[start]

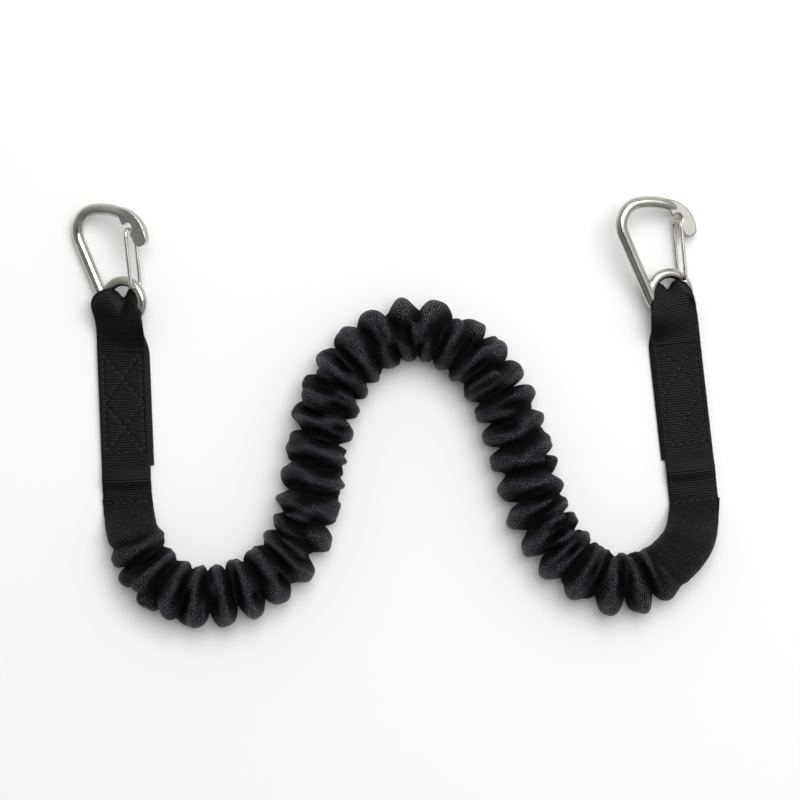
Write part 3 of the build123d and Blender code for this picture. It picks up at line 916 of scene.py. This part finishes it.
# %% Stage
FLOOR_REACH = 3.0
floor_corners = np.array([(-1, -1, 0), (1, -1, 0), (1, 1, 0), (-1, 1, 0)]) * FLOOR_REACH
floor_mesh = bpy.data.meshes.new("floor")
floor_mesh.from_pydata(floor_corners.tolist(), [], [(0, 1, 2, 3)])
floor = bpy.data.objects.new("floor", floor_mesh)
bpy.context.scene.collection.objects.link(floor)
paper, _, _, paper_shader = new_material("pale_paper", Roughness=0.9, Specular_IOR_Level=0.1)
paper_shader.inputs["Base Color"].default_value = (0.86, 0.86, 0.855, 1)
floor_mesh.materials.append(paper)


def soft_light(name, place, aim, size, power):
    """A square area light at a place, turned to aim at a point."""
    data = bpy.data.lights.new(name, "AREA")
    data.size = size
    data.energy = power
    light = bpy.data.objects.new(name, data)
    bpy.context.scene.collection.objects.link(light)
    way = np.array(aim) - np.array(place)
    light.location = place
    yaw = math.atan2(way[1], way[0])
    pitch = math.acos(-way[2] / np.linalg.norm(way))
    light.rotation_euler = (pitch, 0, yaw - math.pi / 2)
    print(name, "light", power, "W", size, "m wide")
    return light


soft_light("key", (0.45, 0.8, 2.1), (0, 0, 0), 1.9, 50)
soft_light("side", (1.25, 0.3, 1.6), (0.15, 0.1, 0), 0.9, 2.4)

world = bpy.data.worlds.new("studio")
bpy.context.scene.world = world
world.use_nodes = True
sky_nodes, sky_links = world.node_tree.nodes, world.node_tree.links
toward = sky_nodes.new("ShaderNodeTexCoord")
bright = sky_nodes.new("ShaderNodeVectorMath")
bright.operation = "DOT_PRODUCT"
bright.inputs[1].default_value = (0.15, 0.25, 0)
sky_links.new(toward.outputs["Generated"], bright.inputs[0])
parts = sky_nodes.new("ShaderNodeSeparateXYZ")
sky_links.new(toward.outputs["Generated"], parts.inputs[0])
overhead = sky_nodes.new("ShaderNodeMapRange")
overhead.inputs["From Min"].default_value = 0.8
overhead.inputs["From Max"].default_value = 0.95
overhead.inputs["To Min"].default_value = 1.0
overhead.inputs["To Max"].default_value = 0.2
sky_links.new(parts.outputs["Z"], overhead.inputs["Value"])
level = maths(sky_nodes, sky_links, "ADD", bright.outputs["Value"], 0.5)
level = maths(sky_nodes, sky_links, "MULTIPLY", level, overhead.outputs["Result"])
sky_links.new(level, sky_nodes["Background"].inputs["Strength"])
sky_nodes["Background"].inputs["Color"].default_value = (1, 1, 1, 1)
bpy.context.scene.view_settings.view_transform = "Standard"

[end]

Instructions to follow
Print only the lines from the top of the data above down to the line holding "return light", inclusive.

Answer to the exercise
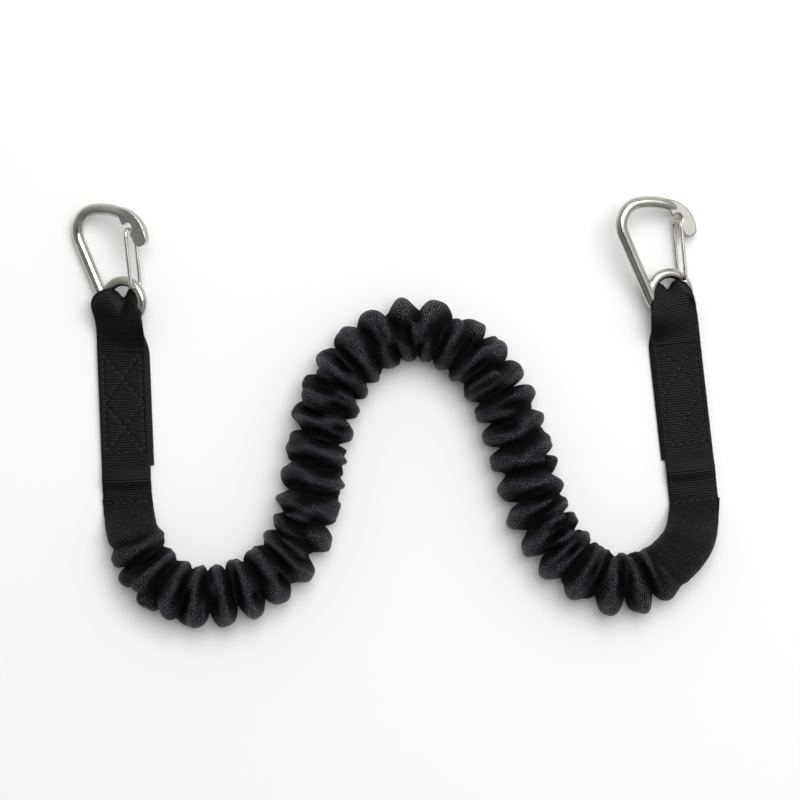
Write part 3 of the build123d and Blender code for this picture. It picks up at line 916 of scene.py. This part finishes it.
# %% Stage
FLOOR_REACH = 3.0
floor_corners = np.array([(-1, -1, 0), (1, -1, 0), (1, 1, 0), (-1, 1, 0)]) * FLOOR_REACH
floor_mesh = bpy.data.meshes.new("floor")
floor_mesh.from_pydata(floor_corners.tolist(), [], [(0, 1, 2, 3)])
floor = bpy.data.objects.new("floor", floor_mesh)
bpy.context.scene.collection.objects.link(floor)
paper, _, _, paper_shader = new_material("pale_paper", Roughness=0.9, Specular_IOR_Level=0.1)
paper_shader.inputs["Base Color"].default_value = (0.86, 0.86, 0.855, 1)
floor_mesh.materials.append(paper)


def soft_light(name, place, aim, size, power):
    """A square area light at a place, turned to aim at a point."""
    data = bpy.data.lights.new(name, "AREA")
    data.size = size
    data.energy = power
    light = bpy.data.objects.new(name, data)
    bpy.context.scene.collection.objects.link(light)
    way = np.array(aim) - np.array(place)
    light.location = place
    yaw = math.atan2(way[1], way[0])
    pitch = math.acos(-way[2] / np.linalg.norm(way))
    light.rotation_euler = (pitch, 0, yaw - math.pi / 2)
    print(name, "light", power, "W", size, "m wide")
    return light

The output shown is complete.